NeRFscopy: Neural Radiance Fields for in-vivo Time-Varying Tissues from Endoscopy

TL;DR

NeRFscopy is a self-supervised neural rendering pipeline that enables accurate 3D reconstruction and novel view synthesis of deformable tissues in endoscopic videos, overcoming challenges like tissue deformation and camera motion.

Contribution

It introduces a deformable neural radiance field model with a canonical and time-dependent deformation, tailored for endoscopic tissue reconstruction from monocular videos without pre-training.

Findings

Outperforms existing methods in view synthesis accuracy

Handles tissue deformation and camera motion effectively

Does not require pre-trained models or templates

Abstract

Endoscopy is essential in medical imaging, used for diagnosis, prognosis and treatment. Developing a robust dynamic 3D reconstruction pipeline for endoscopic videos could enhance visualization, improve diagnostic accuracy, aid in treatment planning, and guide surgery procedures.

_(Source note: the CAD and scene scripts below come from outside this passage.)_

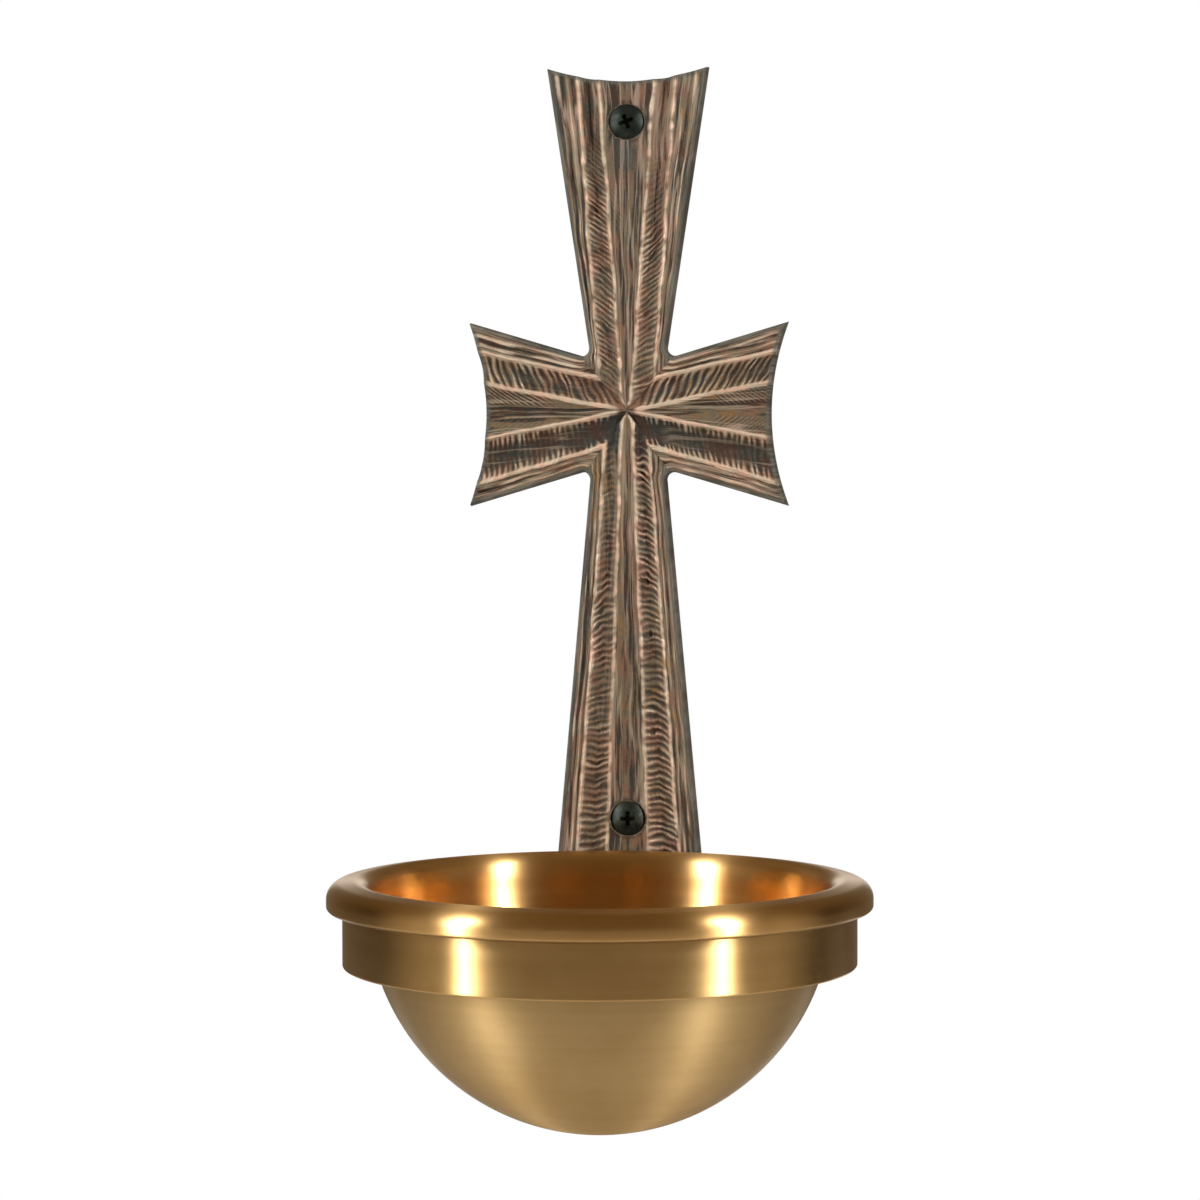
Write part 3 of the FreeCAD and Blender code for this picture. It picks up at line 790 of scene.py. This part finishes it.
def drop_sides(bm):
    """Drafted sides and flat back, from the outline of the front."""
    loop = [edge for edge in bm.edges if edge.is_boundary]
    outwards = {}
    for edge in loop:
        along = edge.verts[1].co - edge.verts[0].co
        along.y = 0
        square = Vector((along.z, 0, -along.x)).normalized()
        inside = edge.link_faces[0].calc_center_median() - edge.verts[0].co
        if square.dot(inside) > 0:
            square.negate()
        for vert in edge.verts:
            outwards.setdefault(vert, []).append(square)
    moves = {}
    for vert, (first, second) in outwards.items():
        moves[vert.co.to_tuple(7)] = (first + second) / (1 + first.dot(second))
    reached = 0.0
    for out, back in SIDE_STEPS:
        made = bmesh.ops.extrude_edge_only(bm, edges=loop)["geom"]
        loop = [part for part in made if isinstance(part, bmesh.types.BMEdge)]
        verts = [part for part in made if isinstance(part, bmesh.types.BMVert)]
        shifted = {}
        for vert in verts:
            move = moves[vert.co.to_tuple(7)]
            vert.co += move * (out - reached) * MM
            vert.co.y = 0.0 if back is None else vert.co.y + back * MM
            shifted[vert.co.to_tuple(7)] = move
        moves, reached = shifted, out
    bmesh.ops.triangle_fill(bm, use_beauty=True, edges=loop)


def drill(mouth, hole, above, below, steps=64):
    """Countersunk drill, upright: the mouth's edge at height 0."""
    return turned([(0, above), (mouth, above), (mouth, 0), (hole, hole - mouth),
                   (hole, -below), (0, -below)], Vector((0, 0, 0)), steps, closed=False)


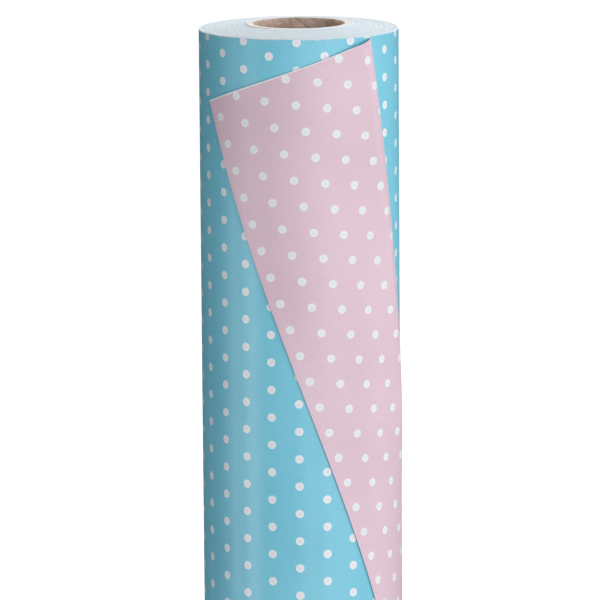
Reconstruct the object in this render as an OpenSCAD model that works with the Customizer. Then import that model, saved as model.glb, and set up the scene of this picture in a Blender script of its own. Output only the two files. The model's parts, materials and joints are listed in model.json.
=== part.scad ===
// Roll of gift-wrap paper standing on end. The paper is wound on a spiral cardboard core.
// The outermost turn is loose, and its top corner is folded down so that the back shows.
// Angles run round the roll from the front (-Y), positive towards +X. The origin is on
// the axis at the bottom end, +Z up.

/* [Paper] */
// Width of the paper, which is the height of the standing roll
paper_w = 700; // [660:10:1000]
// Outer diameter of the tightly wound paper
wound_d = 107.2; // [90:0.2:140]
// Modelled thickness of one loose sheet
sheet_t = 0.3; // [0.2:0.05:0.4]
// Clear gap between loose sheets that lie on each other
sheet_gap = 0.3; // [0.25:0.05:0.4]
// How far the innermost turns stand above the outermost, because the roll is wound askew
coning = 2.5; // [0:0.5:4]
// Width of the flat ring that the outermost turns make at each end
flat_ring = 3; // [2:0.5:6]

/* [Core] */
// Inside diameter of the cardboard core
core_bore_d = 50; // [38:1:60]
// Number of spiral-wound cardboard plies
plies = 6; // [6:1:6]
// Thickness of one ply
ply_t = 0.6; // [0.4:0.05:0.8]
// Thickness of the tape that holds the first turn
tape_t = 0.1; // [0.05:0.05:0.2]
// Width of that tape round the core
tape_w = 24; // [12:1:50]
// Length of that tape up the core
tape_l = 180; // [50:10:400]

/* [Loose turn] */
// Angle at which the loose turn leaves the wound paper
loose_start = -68; // [-70:1:-66]
// Arc of one loose panel between two bending lines
panel_arc = 32; // [30:1:33]
// Angle at which the loose turn ends
loose_end = 153.9; // [150:0.1:156]

/* [Folded corner] */
// Angle between the fold and the vertical
fold_angle = 10; // [9.5:0.1:10.5]
// Angle round the roll at which the fold leaves the top edge
fold_start = 44.3; // [44:0.1:46]
// Angle round the roll of the line on which the free corner lifts
lift_line = 42; // [40:0.5:43]
// Height of the pressed crease where the fold joins the two layers
crease_h = 4.5; // [3:0.5:8]

/* [Hidden] */
$fn = 180;

core_bore_r = core_bore_d / 2;
core_r = core_bore_r + plies * ply_t;
core_l = paper_w + coning;
wound_in_r = core_r + tape_t;
wound_r = wound_d / 2;

// Radii of the two loose layers, and of the lines on which they bend
wrap_in_r = wound_r + sheet_gap;
wrap_out_r = wrap_in_r + sheet_t;
flap_in_r = wrap_out_r + sheet_gap;
flap_out_r = flap_in_r + sheet_t;
arc_mm = wrap_out_r * PI / 180;

// Clearances of a loose sheet at its ends
end_gap = 0.4;
side_gap = 0.2 / arc_mm;
blunt_h = 2;
top_z = paper_w - end_gap;

// Bending lines and the free edge of the loose turn
panels = 7;
bend = concat([for (k = [0:panels - 1]) loose_start + k * panel_arc], [loose_end]);

// The folded corner: length of the folded stretch of top edge, and where the corner lands
fold_len = (loose_end - fold_start) * arc_mm;
corner_angle = fold_start - fold_len * cos(2 * fold_angle) / arc_mm;
corner_drop = fold_len * sin(2 * fold_angle);

// Colours
kraft = [0.68, 0.56, 0.47];
kraft_edge = [0.86, 0.80, 0.76];
paper_end = [0.86, 0.90, 0.91];
paper_face = [0.36, 0.71, 0.80];
paper_back = [0.86, 0.75, 0.79];
tape_tint = [0.90, 0.88, 0.78];

// Point at an angle, a radius and a height
function at(a, r, z) = [r * sin(a), -r * cos(a), z];

// Depth of the fold below the top edge
function fold_z(a) = top_z - max(0, a - fold_start) * arc_mm / tan(fold_angle);

// Upper edge of the folded corner: the turned-down top edge, then the fold itself
function flap_top_z(a) =
    a < fold_start ? top_z - (fold_start - a) * arc_mm * tan(2 * fold_angle) : fold_z(a);

// Lower edge of the folded corner: the paper's free edge, turned over
function flap_bottom_z(a) =
    top_z - corner_drop - (a - corner_angle) * arc_mm / tan(2 * fold_angle);

// Angles at which a sheet's section is drawn: its ends, the fold's start and whole steps
step_a = 2;
function stations(a0, a1) = [
    a0,
    for (k = [ceil(a0 / step_a):floor(a1 / step_a)])
        let (a = k * step_a, next = a + step_a)
        each [
            if (a > a0 + 0.1 && a < a1 - 0.1 && abs(a - fold_start) > 0.4) a,
            if (fold_start > max(a, a0) && fold_start < min(next, a1)) fold_start
        ],
    a1
];

// Curved sheet between two angles whose top and bottom edges follow two functions
module sheet(a0, a1, r_in, r_out, z_bottom, z_top) {
    angles = stations(a0, a1);
    last = len(angles) - 1;
    points = [
        for (a = angles)
            each [at(a, r_in, z_bottom(a)), at(a, r_out, z_bottom(a)),
                  at(a, r_out, z_top(a)), at(a, r_in, z_top(a))]
    ];
    sides = [
        for (i = [0:last - 1], j = [0:3])
            let (k = (j + 1) % 4, p = 4 * i, q = 4 * i + 4)
            each [[p + j, q + k, p + k], [p + j, q + j, q + k]]
    ];
    ends = [[0, 1, 2, 3], [4 * last + 3, 4 * last + 2, 4 * last + 1, 4 * last]];
    polyhedron(points, concat(sides, ends), convexity = 4);
}

// Tube standing on the floor
module tube(r_in, r_out, h) {
    difference() {
        cylinder(r = r_out, h = h);
        translate([0, 0, -1]) cylinder(r = r_in, h = h + 2);
    }
}

// Part of a tube between two angles
module arc_wall(a0, a1, r_in, r_out, z0, z1) {
    rotate([0, 0, a0 - 90])
    rotate_extrude(angle = a1 - a0)
    translate([r_in, z0])
    square([r_out - r_in, z1 - z0]);
}

module core_ply(n) {
    color(n == plies - 1 || n == 0 ? kraft : kraft_edge)
    tube(core_bore_r + n * ply_t, core_bore_r + (n + 1) * ply_t, core_l);
}

module core_tape() {
    half = tape_w / 2 / core_r * 180 / PI;
    mid_z = core_l / 2;
    color(tape_tint)
    arc_wall(-half, half, core_r, wound_in_r, mid_z - tape_l / 2, mid_z + tape_l / 2);
}

// The turns step up towards the core, so both ends are shallow cones with a flat outer ring
module wound_paper() {
    ring_in_r = wound_r - flat_ring;
    color(paper_end)
    rotate_extrude()
    polygon([
        [wound_in_r, coning],
        [ring_in_r, 0],
        [wound_r, 0],
        [wound_r, paper_w],
        [ring_in_r, paper_w],
        [wound_in_r, core_l]
    ]);
}

// The stretch of the last turn that stays on the roll, behind the loose turn
module outer_turn_fixed() {
    start = loose_end + 2 * side_gap;
    end = 360 + loose_start - side_gap;
    color(paper_face)
    arc_wall(start, end, wound_r, wrap_out_r, end_gap, top_z);
}

// Panel k of the loose turn, between bending lines k - 1 and k
module wrap_panel(k) {
    color(paper_face)
    sheet(bend[k - 1] + side_gap, bend[k] - side_gap, wrap_in_r, wrap_out_r,
          function(a) end_gap, function(a) fold_z(a));
}

// Part of the folded corner between two angles, blunt where it would run out to nothing
module flap(a0, a1) {
    color(paper_back)
    sheet(a0, a1, flap_in_r, flap_out_r,
          function(a) min(flap_bottom_z(a), flap_top_z(a) - blunt_h),
          function(a) flap_top_z(a));
}

// The folded corner where it is pressed onto panel k, with the crease that joins the two
module crease_strip(k) {
    a0 = k == 4 ? lift_line + side_gap : bend[k - 1] + side_gap;
    a1 = bend[k] - side_gap;
    flap(a0, a1);
    color(paper_back)
    sheet(max(a0, fold_start), a1, wrap_out_r, flap_in_r,
          function(a) fold_z(a) - crease_h, function(a) fold_z(a));
}

// The free part of the folded corner, from the lifting line towards its tip
module corner_leaf(n) {
    a1 = n == 1 ? lift_line : bend[5 - n];
    a0 = n == 4 ? corner_angle : bend[4 - n] + side_gap;
    flap(a0, a1 - side_gap);
}

core_ply(0);  // core_ply_inner
core_ply(1);  // core_ply_2
core_ply(2);  // core_ply_3
core_ply(3);  // core_ply_4
core_ply(4);  // core_ply_5
core_ply(5);  // core_ply_outer
core_tape();
wound_paper();
outer_turn_fixed();
wrap_panel(1);  // wrap_panel_1
wrap_panel(2);  // wrap_panel_2
wrap_panel(3);  // wrap_panel_3
wrap_panel(4);  // wrap_panel_4
wrap_panel(5);  // wrap_panel_5
wrap_panel(6);  // wrap_panel_6
wrap_panel(7);  // wrap_panel_7
crease_strip(4);  // crease_strip_4
crease_strip(5);  // crease_strip_5
crease_strip(6);  // crease_strip_6
crease_strip(7);  // crease_strip_7
corner_leaf(1);  // corner_leaf_1
corner_leaf(2);  // corner_leaf_2
corner_leaf(3);  // corner_leaf_3
corner_leaf(4);  // corner_leaf_4
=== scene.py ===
"""Looks of a standing roll of dotted gift-wrap paper with its top corner folded down.

Angles run round the roll in degrees, from the front (-Y) and positive towards +X.
Depths (v) run down from the paper's top edge, and lengths along the web (u) from the front.
"""
import json
import math

import bmesh
import bpy
import numpy as np
from mathutils import Matrix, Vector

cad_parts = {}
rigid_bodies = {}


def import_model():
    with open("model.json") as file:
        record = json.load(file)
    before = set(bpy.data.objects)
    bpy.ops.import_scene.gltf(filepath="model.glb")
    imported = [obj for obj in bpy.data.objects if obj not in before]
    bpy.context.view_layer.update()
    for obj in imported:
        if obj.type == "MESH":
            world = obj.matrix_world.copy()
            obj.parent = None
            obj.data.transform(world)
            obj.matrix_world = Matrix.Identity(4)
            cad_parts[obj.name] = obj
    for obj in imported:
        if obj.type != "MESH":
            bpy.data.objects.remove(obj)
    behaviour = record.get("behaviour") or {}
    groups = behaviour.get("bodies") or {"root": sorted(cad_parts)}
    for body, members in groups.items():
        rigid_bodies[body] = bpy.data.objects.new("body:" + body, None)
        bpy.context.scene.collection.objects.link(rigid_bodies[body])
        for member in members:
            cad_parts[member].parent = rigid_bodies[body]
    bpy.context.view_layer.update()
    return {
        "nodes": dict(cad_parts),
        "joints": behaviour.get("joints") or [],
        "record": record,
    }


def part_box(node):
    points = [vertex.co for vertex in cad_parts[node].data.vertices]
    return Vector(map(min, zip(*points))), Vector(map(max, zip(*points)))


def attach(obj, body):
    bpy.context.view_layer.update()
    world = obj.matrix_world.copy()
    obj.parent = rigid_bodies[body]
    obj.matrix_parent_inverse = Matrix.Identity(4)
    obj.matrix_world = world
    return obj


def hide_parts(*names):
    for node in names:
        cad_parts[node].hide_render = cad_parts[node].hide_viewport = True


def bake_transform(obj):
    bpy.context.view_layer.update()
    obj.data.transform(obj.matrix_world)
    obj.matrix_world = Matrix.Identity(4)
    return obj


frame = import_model()

MM = 0.001
PANELS = 7

# ---------------------------------------------------------------- sizes taken from the frame

record = frame["record"]
hinges = {j["name"]: j for j in frame["joints"]}
ply_hi = {n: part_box(n)[1].x for n in frame["nodes"] if n.startswith("core_ply")}

CORE_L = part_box("core_ply_inner")[1].z
WOUND_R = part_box("wound_paper")[1].x
CORE_R = max(ply_hi.values())
BORE_R = next(m for m in record["mounts"] if m["name"] == "core_bore")["dims"]["r_mm"] * MM
WRAP_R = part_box("outer_turn_fixed")[1].y
CONING = 2.5 * MM
FLAT_RING = 3 * MM
PAPER_W = CORE_L - CONING


def hinge_angle(name):
    """Angle round the roll of a vertical bending line."""
    x, y, _ = hinges[name]["pos_m"]
    return math.degrees(math.atan2(x, -y))


def unwrapped(angle, before):
    """The angle, plus a whole turn if that is needed to come after another."""
    return angle + 360 if angle < before else angle


BEND = [hinge_angle("unroll")]
for k in range(2, PANELS + 1):
    BEND.append(unwrapped(hinge_angle(f"uncurl_{k}"), BEND[-1]))
PANEL = BEND[1] - BEND[0]
LIFT_LINE = hinge_angle("corner_lift")
HINGE_R = math.hypot(*hinges["unroll"]["pos_m"][:2])

# The loose turn's end and the fold, as part.scad has them
FREE_EDGE = 153.9
FOLD_START = 44.3
FOLD_ANGLE = math.radians(10)
# Slopes of the folded corner's two free edges, which were not cut quite square
TOP_SLOPE = math.tan(math.radians(19.6))
LEAD_SLOPE = math.tan(math.radians(20.0))
SIN_F, COS_F, TAN_F = math.sin(FOLD_ANGLE), math.cos(FOLD_ANGLE), math.tan(FOLD_ANGLE)
ARC = WRAP_R * math.pi / 180
FOLD_U = FOLD_START * ARC
FOLD_LEN = (FREE_EDGE - FOLD_START) * ARC
CORNER_U = FOLD_U - FOLD_LEN * math.cos(math.atan(TOP_SLOPE))
CORNER_V = FOLD_LEN * math.sin(math.atan(TOP_SLOPE))
CORNER_ANGLE = CORNER_U / ARC

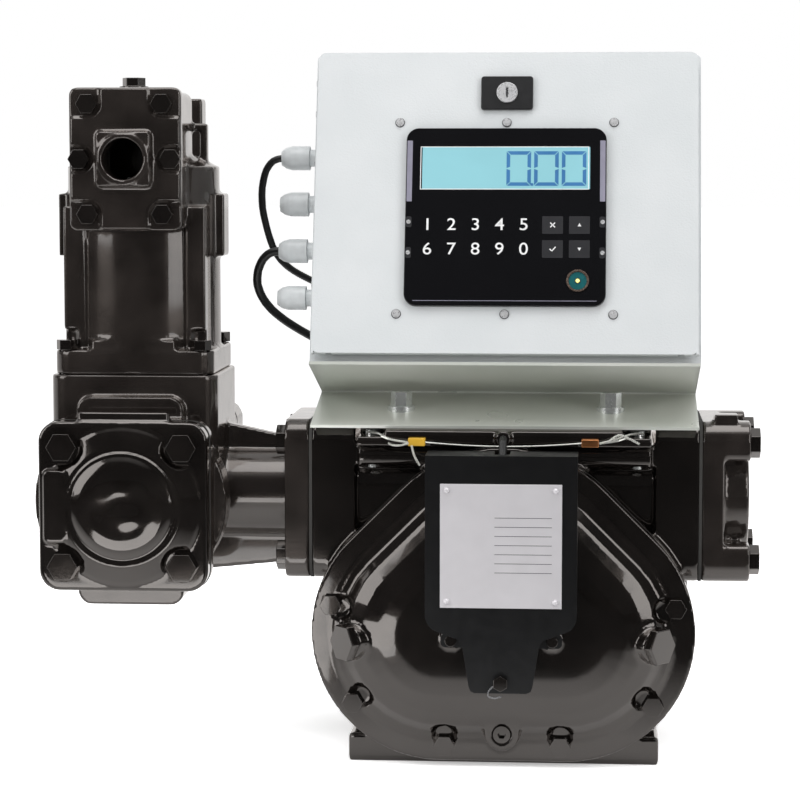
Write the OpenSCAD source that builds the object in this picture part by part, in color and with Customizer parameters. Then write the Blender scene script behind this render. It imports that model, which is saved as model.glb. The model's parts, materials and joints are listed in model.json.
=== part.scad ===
/* [Meter casing] */
// Distance of a lower lobe centre from the middle plane
lobe_x = 39.5; // [38:0.5:42]
// Radius of the ring flange round a lower lobe
lobe_r = 83; // [81:0.5:86]
// Radius of the ring flange over the crown
crown_r = 92; // [90:0.5:94]
// Height of the crown arc's centre over the lobe centres
crown_rise = 26.7; // [25:0.1:29]
// Clearance between the ring flange and the ground
ring_lift = 4.3; // [2:0.1:8]
// Depth of the housing between its two cover faces
housing_d = 134; // [132:1:140]
// Thickness of a ring flange on the housing
housing_ring_t = 14; // [10:0.5:16]
// Thickness of the cover's ring flange
ring_t = 14; // [12:0.5:16]
// Width of the ring flange from its edge to the dome
ring_w = 23; // [21:0.5:25]
// Height of the cover's dome over its ring flange
dome_h = 16; // [14:0.5:18]
// Wall of the cover's dome
dome_wall = 8; // [6:0.5:9]
// Thickness of a joint gasket
gasket_t = 1; // [0.5:0.1:2]
// Width of the mounting foot
foot_w = 200; // [190:1:210]
// Thickness of the mounting foot
foot_t = 18; // [16:0.5:20]
// Spacing of the foot's holes across the meter
foot_hole_x = 180; // [174:1:184]
// Spacing of the foot's holes from front to back
foot_hole_y = 76; // [70:1:80]
// Radius of a hole in the foot
foot_hole_r = 5.5; // [4.5:0.1:6.5]

/* [Pipe flanges] */
// Distance of a port face from the middle plane
port_face = 125; // [123:0.5:130]
// Height of the pipe axis
port_z = 168; // [166:0.5:170]
// Bore of the pipe
port_bore_r = 25; // [23:0.5:27]
// Side of a square pipe flange
port_side = 104; // [100:0.5:108]
// Corner radius of a square pipe flange
port_turn_r = 12; // [8:0.5:16]
// Gap between the register base and a port flange
base_gap = 3; // [2:0.5:6]
// Radius of the socket that takes the pipe
socket_r = 30.2; // [29:0.1:31]
// Depth of the socket that takes the pipe
socket_l = 20; // [16:0.5:24]
// Side of the square of flange bolts
port_pitch = 76; // [74:0.5:78]
// Shank radius of a flange bolt
bolt_r = 5; // [4:0.1:5.5]
// Width across flats of a flange bolt's head
bolt_af = 17; // [15:0.5:18]
// Height of a flange bolt's head
bolt_head = 6.4; // [5:0.1:8]

/* [Measuring rotors] */
// Distance of a displacement rotor from the middle plane
rotor_x = 46; // [45:0.25:48]
// Drop of the displacement rotors under the lobe centres
rotor_drop = 9.3; // [8:0.1:11]
// Depth of the measuring chamber
chamber_d = 84; // [80:1:86]
// Radius of the displacement rotor's hub
hub_r = 22; // [21.8:0.05:22]
// Half width of a vane
vane_half = 7; // [6:0.1:7.2]
// Radius of a pocket in the blocking rotor
pocket_r = 19.5; // [19.5:0.1:20]
// Running gap between rotors and chamber
rotor_gap = 0.3; // [0.3:0.02:0.36]
// Radius of a rotor shaft
shaft_r = 8; // [7:0.25:9]
// Radius of the output shaft
output_r = 5; // [4:0.25:5.5]
// Running clearance of shafts and pins
run_gap = 0.05; // [0.02:0.01:0.08]
// Module of the timing gears
gear_module = 2; // [2:0.01:2.02]
// Teeth on a displacement rotor's gear
pinion_teeth = 22; // [22:22:22]

/* [Drive guard] */
// Width of the guard
guard_w = 95; // [90:0.5:100]
// Height of the guard's lower tip
guard_tip_z = 55; // [52:0.5:58]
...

However, challenges arise due to the deformable nature of the tissues, the use of monocular cameras, illumination changes, occlusions and unknown camera trajectories. Inspired by neural rendering, we introduce NeRFscopy, a self-supervised pipeline for novel view synthesis and 3D reconstruction of deformable endoscopic tissues from a monocular video. NeRFscopy includes a deformable model with a canonical radiance field and a time-dependent deformation field parameterized by SE(3) transformations. In addition, the color images are efficiently exploited by introducing sophisticated terms to learn a 3D implicit model without assuming any template or pre-trained model, solely from data. NeRFscopy achieves accurate results in terms of novel view synthesis, outperforming competing methods across various challenging endoscopy scenes.